The show, which Hudson sponsors, started as a lark, but Fischer and Schipper have stepped on some toes. Morrow tried to get a copy of that particular broadcast several days after it aired and planned to distribute it to the other politicians who were slammed on Fish and Ships that day. Steve Kaspar, part-owner of the station, has so far ignored complaints, including the anonymous letter that reads in part: "You continue to air the Fish and Schips program. Why is a complete mystery? Do the right thing, get rid of this show, before the wrong things begin to happen at your station."
Schipper grew up in O'Fallon and supervises field technicians for AT&T. He is a longtime Rush Limbaugh listener, but it was the battle against Main Street Ventures that drove him into the political arena. "The more you looked into it, and the more you got resistance from the local government and how blatant they were the more angry I got," Schipper says. He decided to run for alderman because he thought, "I can at least work for the people as opposed to these cocksuckers, doing what they're doing."
With a deep, made-for-radio voice, Schipper seems to have found his niche as antagonizer. "I kinda like stirring the pot," he says as he emerges, satisfied, from KFAV's tiny studio. The radio show is not the only post-denouement soapbox around. Ofallonwatchdog.org, a Web site where the content closely parallels Fischer and Schipper's pet issues, went up on October 5, 2006. Fischer and Schipper both deny running the site. "They can think all they want," Schipper says. "I don't take care of that site. I don't send stuff to the mayor."
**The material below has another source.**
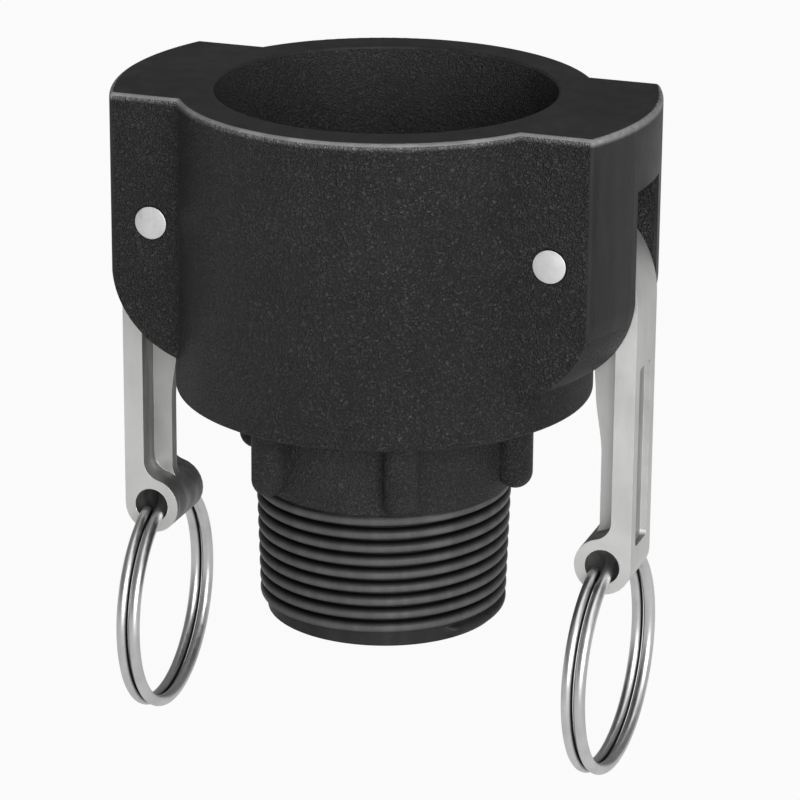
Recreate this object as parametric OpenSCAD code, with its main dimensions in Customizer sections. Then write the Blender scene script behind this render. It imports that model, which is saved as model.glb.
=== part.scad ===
// Cam and groove coupling: a moulded socket with two cam levers, on a male taper-threaded spigot.
// Millimetres. The origin is the centre of the spigot's end face, +Z points out of the socket's
// mouth along the pipe, and X runs through the two wings that carry the levers.

/* [Socket] */
// Height of the whole moulded body, from the spigot's end face to the mouth
body_h = 87.7; // [84:0.1:96]
// Bore that the mating adapter slides into
bore_d = 54.6; // [54:0.1:56]
// Wall of the socket round the bore
cup_wall = 6.55; // [5.8:0.05:7]
// Rounding along the outer top edges
edge_r = 0.9; // [0.4:0.1:1.4]
// Narrowing of the bore's radius towards the gasket, as the mould's draft leaves it
bore_draft = 0.1; // [0.05:0.05:0.2]
// Rounding where the bore opens at the mouth
mouth_r = 0.5; // [0.2:0.1:1]
// Rounding of the socket's lower outer edge
foot_r = 0.5; // [0.2:0.1:1]

/* [Seat and waterway] */
// Depth of the gasket's seat below the mouth
seat_depth = 44.2; // [43:0.1:45]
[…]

Schipper doesn't limit himself to heckling. He and Steve Blechle, who hangs the "Don't Tread on Me" Gadsden flag in his office, are the founders of a new Republican club. Schipper says the club has about twenty members who hope to back candidates who won't bend to developers' interests. "Most Republicans in St. Charles County are shills," Schipper says. "You've really got to pay attention to who's running your city and what their ideas are, or who's manipulating them."
Rick Fischer grew so obsessed with uncovering the secrets of the Renaud administration that he left his law practice in Clayton to set up shop in O'Fallon. I lived and died this stuff for quite some period of time, he says. It started getting to the point, if somebody had a problem in Wentzville, they'd call me. It was crazy.
On September 22, 2005, Fischer went before the board of aldermen to discuss what he had unearthed about the Renaud administration since his appointment as special counsel. Fischer, a general-practice lawyer who usually plays to juries, told the board, "My investigation has gone into further areas, and let me say, what I find is absolutely disturbing. This city, under the prior regime, failed to follow ordinances. People were given favors. Money was provided without going through the board of aldermen. I put a list together, and when I got to 35, I stopped."
Though Fischer suggested the board bring Renaud and his former staff back for questioning, it never happened. When prosecutors failed to pick up the thread, Lowery, Morrow and the local press dismissed Fischer as a conspiracy theorist. Fischer resigned in February 2006. "All I ever wanted was simple," he says. "Nobody's ever asked these guys the questions. If you ask the questions, you become the guy they attack."